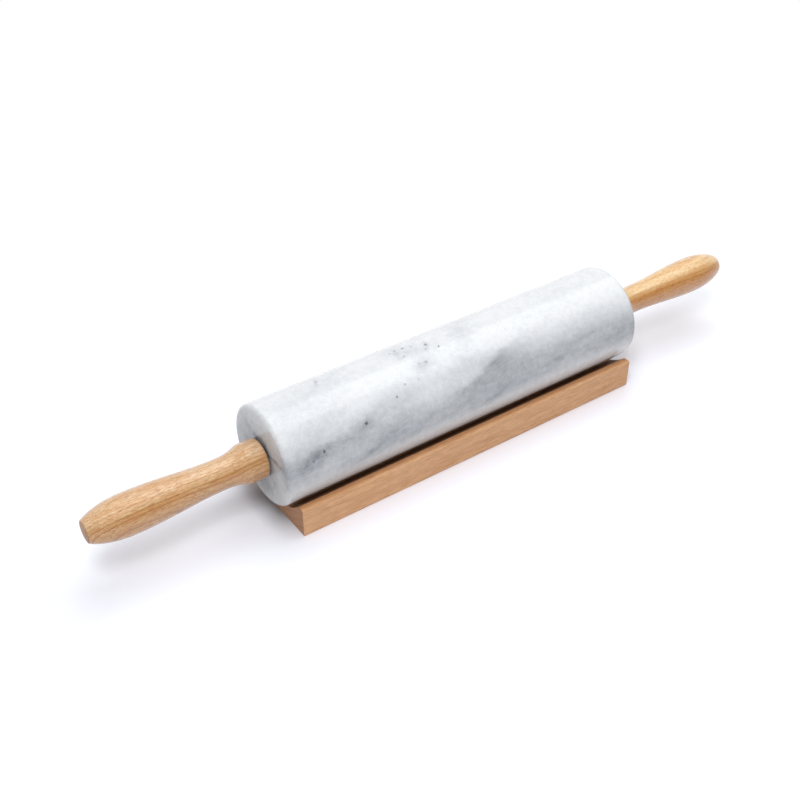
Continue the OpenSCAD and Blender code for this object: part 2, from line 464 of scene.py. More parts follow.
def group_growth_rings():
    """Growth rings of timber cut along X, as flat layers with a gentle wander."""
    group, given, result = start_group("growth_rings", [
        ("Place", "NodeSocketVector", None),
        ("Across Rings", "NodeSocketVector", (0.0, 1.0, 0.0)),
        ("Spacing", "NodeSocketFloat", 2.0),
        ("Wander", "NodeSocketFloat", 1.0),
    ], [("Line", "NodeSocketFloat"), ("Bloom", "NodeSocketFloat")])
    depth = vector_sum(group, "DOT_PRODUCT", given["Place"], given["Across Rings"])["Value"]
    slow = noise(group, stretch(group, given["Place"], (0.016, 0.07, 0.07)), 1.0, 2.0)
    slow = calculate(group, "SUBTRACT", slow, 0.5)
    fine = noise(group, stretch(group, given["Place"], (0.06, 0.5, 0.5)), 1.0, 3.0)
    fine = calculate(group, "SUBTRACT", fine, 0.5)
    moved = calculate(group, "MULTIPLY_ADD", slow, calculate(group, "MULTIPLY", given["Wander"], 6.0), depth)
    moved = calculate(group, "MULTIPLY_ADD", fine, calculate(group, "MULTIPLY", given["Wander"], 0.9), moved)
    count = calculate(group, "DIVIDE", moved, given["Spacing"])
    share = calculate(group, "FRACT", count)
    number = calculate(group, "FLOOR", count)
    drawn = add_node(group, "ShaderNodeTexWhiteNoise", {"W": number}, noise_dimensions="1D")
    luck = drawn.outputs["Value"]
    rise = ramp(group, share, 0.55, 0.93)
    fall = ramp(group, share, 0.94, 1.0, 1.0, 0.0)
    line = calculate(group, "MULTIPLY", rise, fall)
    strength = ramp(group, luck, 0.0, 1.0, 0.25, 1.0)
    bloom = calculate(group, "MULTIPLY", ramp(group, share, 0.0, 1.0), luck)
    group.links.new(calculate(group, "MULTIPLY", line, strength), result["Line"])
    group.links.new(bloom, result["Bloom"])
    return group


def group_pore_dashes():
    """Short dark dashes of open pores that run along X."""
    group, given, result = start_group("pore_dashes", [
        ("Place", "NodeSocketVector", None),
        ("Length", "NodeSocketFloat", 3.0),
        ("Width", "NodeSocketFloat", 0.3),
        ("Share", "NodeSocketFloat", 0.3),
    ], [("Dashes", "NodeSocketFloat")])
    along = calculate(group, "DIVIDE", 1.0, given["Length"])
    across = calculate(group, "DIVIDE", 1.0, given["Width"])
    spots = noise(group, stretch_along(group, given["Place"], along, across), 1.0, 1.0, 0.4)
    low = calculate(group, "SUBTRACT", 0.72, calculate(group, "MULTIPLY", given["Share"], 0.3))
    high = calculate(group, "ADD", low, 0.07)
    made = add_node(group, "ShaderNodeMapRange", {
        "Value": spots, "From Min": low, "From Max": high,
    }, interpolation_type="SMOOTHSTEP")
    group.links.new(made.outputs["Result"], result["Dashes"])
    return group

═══

Instructions for the task: Copy all data exactly, start to finish.

Completed task:
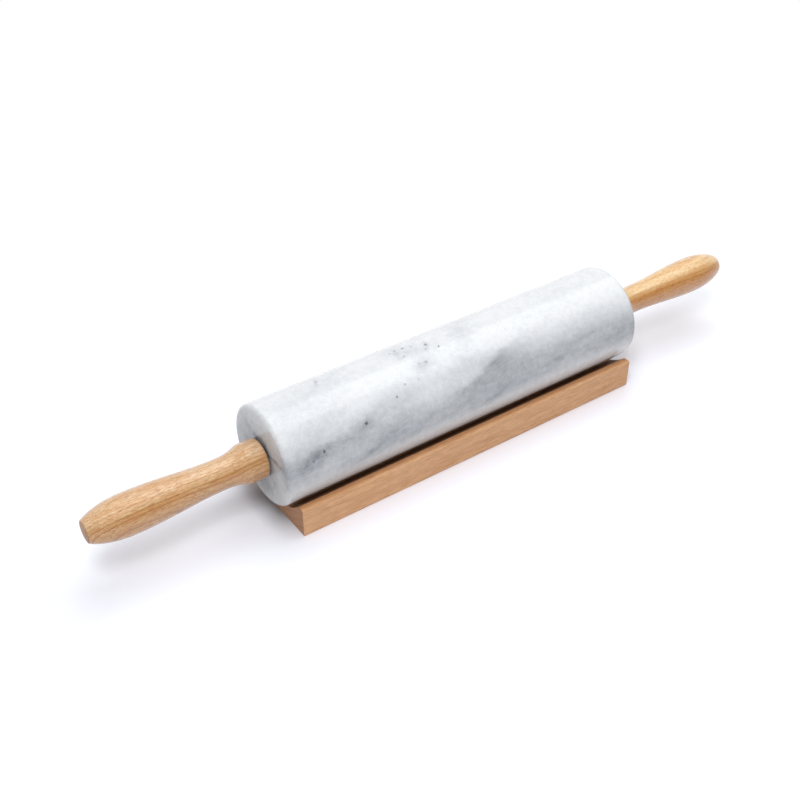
Continue the OpenSCAD and Blender code for this object: part 2, from line 464 of scene.py. More parts follow.
def group_growth_rings():
    """Growth rings of timber cut along X, as flat layers with a gentle wander."""
    group, given, result = start_group("growth_rings", [
        ("Place", "NodeSocketVector", None),
        ("Across Rings", "NodeSocketVector", (0.0, 1.0, 0.0)),
        ("Spacing", "NodeSocketFloat", 2.0),
        ("Wander", "NodeSocketFloat", 1.0),
    ], [("Line", "NodeSocketFloat"), ("Bloom", "NodeSocketFloat")])
    depth = vector_sum(group, "DOT_PRODUCT", given["Place"], given["Across Rings"])["Value"]
    slow = noise(group, stretch(group, given["Place"], (0.016, 0.07, 0.07)), 1.0, 2.0)
    slow = calculate(group, "SUBTRACT", slow, 0.5)
    fine = noise(group, stretch(group, given["Place"], (0.06, 0.5, 0.5)), 1.0, 3.0)
    fine = calculate(group, "SUBTRACT", fine, 0.5)
    moved = calculate(group, "MULTIPLY_ADD", slow, calculate(group, "MULTIPLY", given["Wander"], 6.0), depth)
    moved = calculate(group, "MULTIPLY_ADD", fine, calculate(group, "MULTIPLY", given["Wander"], 0.9), moved)
    count = calculate(group, "DIVIDE", moved, given["Spacing"])
    share = calculate(group, "FRACT", count)
    number = calculate(group, "FLOOR", count)
    drawn = add_node(group, "ShaderNodeTexWhiteNoise", {"W": number}, noise_dimensions="1D")
    luck = drawn.outputs["Value"]
    rise = ramp(group, share, 0.55, 0.93)
    fall = ramp(group, share, 0.94, 1.0, 1.0, 0.0)
    line = calculate(group, "MULTIPLY", rise, fall)
    strength = ramp(group, luck, 0.0, 1.0, 0.25, 1.0)
    bloom = calculate(group, "MULTIPLY", ramp(group, share, 0.0, 1.0), luck)
    group.links.new(calculate(group, "MULTIPLY", line, strength), result["Line"])
    group.links.new(bloom, result["Bloom"])
    return group


def group_pore_dashes():
    """Short dark dashes of open pores that run along X."""
    group, given, result = start_group("pore_dashes", [
        ("Place", "NodeSocketVector", None),
        ("Length", "NodeSocketFloat", 3.0),
        ("Width", "NodeSocketFloat", 0.3),
        ("Share", "NodeSocketFloat", 0.3),
    ], [("Dashes", "NodeSocketFloat")])
    along = calculate(group, "DIVIDE", 1.0, given["Length"])
    across = calculate(group, "DIVIDE", 1.0, given["Width"])
    spots = noise(group, stretch_along(group, given["Place"], along, across), 1.0, 1.0, 0.4)
    low = calculate(group, "SUBTRACT", 0.72, calculate(group, "MULTIPLY", given["Share"], 0.3))
    high = calculate(group, "ADD", low, 0.07)
    made = add_node(group, "ShaderNodeMapRange", {
        "Value": spots, "From Min": low, "From Max": high,
    }, interpolation_type="SMOOTHSTEP")
    group.links.new(made.outputs["Result"], result["Dashes"])
    return group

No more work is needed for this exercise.